Anybody have suggestions?
 
What do you mean by "theoretically mirrored?"

In any case, the drive you opened, if it wasn't dead before, it may very well be now. You *never* open up a hard drive unless you're in a clean room. And I mean a technical clean room, like this:

clean-room.jpg
 
What do you mean by "theoretically mirrored?"

In any case, the drive you opened, if it wasn't dead before, it may very well be now. You *never* open up a hard drive unless you're in a clean room. And I mean a technical clean room, like this:

clean-room.jpg
When i built this computer back in 2015, as i recall, i used the Windows disk mirroring capability. All worked fine until a month or so ago, when i noticed the V drive (used it for storage only, operating system was and is on separate drive).
 
When i built this computer back in 2015, as i recall, i used the Windows disk mirroring capability. All worked fine until a month or so ago, when i noticed the V drive (used it for storage only, operating system was and is on separate drive).
Regarding opening the drive, while i dont' claim to be an expert, the issue is dust. That is to say, mechanical damage to a hard drive surface. But there are cases where there is visible damage, way worse than what a dust particle would inflict, and yet data in the undamaged portion of the disk can be recoverable. In any case, i'm not going to spend $1000 for data recovery because i have most of it backed up. But if i can get it back, it would be convenient, so I'm going diy route. But thank you for the heads up, regardless.
 
Eeek, yeah, the Windows pseudo-RAID isn't really a great one to use. It basically has most of the downsides of a RAID without any of the benefits. Since you didn't have a process that lets you know when an automated backup failed (unless I misread), it's a very real possibility that one died a month ago and then the other died now.

Was this important data? If so, did you keep a second backup as is recommended as the minimum for key data? If the answer to the first question is yes and the second is no, then it may be time to consider a lab as there's no real fix at the consumer level once the drive can no longer by read by an operating system. For the drive you didn't open at least. Though I'd also try DMDE.

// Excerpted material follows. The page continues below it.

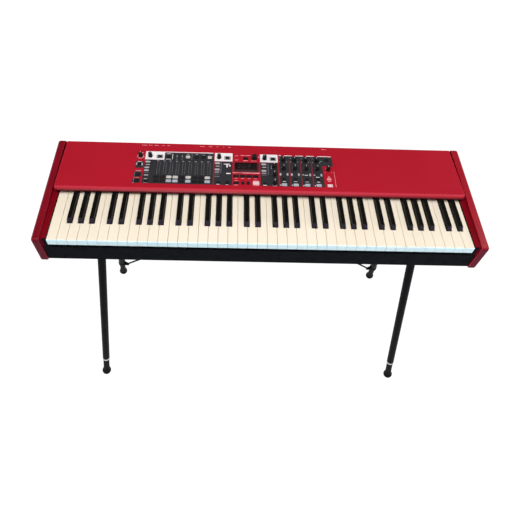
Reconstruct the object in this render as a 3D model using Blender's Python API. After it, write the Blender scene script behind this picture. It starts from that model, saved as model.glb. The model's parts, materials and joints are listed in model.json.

If the data is not important, just send the drives to recycling. Chasing problems like this on basic consumer HDDs, once they get to this level, will have you pulling out your hair to little benefit.
 
Ah, if you have proper backups and there's nothing life-changing in there, in your case, I'd simply throw in the towel and value your time and money highly! Glad to hear that you did have a second backup. We get a *lot* of people with very poorly configured backup system and sometimes they lose their only copy of things they've had for decades and it's really heart-breaking.
 
I have most of it, perhaps all, luckily. Part of this is an academic exercise for me, curious to see if i can do it. But so far, yes, it is exercise in hair pulling.
 
DMDE is able to see some files and i did recover a (single) sample file. However, when it is building the directory structure, it halts progress with "the request failed due to a fatal device hardware error". If i hit ignore it does the same thing but on next LBA (which i interpret to be a 512 byte segment of the drive, since 3TB / 5860533167 = about 512 = 2^9). This behavior is similar to when, on one of my reboots, chkdisk ran and got about 4% of the way through and then ran extremely slow, with projected finish time of 32 years, assuming each sector took same amount of time). Anyway, my question is, should i just let DMDE do the best it can? Some threads recommend cloning and working with the copy, ok, great, but how is it going to be able to clone it if the head isn't operating correctly? Anybody ever switch out the platter to an otherwise good drive?
 
In any case, the drive you opened, if it wasn't dead before, it may very well be now. You *never* open up a hard drive unless you're in a clean room. And I mean a technical clean room, like this:
Although they like to cultivate an image of "engineers" in bunny suits, very few DR workshops (perhaps < 1%) have a genuine cleanroom. Most have a clean cabinet, like this:

https://files.hddguru.com/download/Other stuff/DIY Clean Chamber V2/1. Front View - 1024.JPG

https://files.hddguru.com/download/Other stuff/DIY Clean Chamber V2/
https://forum.hddguru.com/viewtopic.php?f=1&t=29602

Moreover, they routinely refer to their workplaces as "labs". In reality they are nothing of the sort.
 
Ok, great, thank you. I actually have Ubuntu installed (8 years ago) but can't remember my password (and Guest login apparently blocks access to the (non-boot) drives in question). But yeah i guess i can try a thumb drive, in the absence of sudden total recall.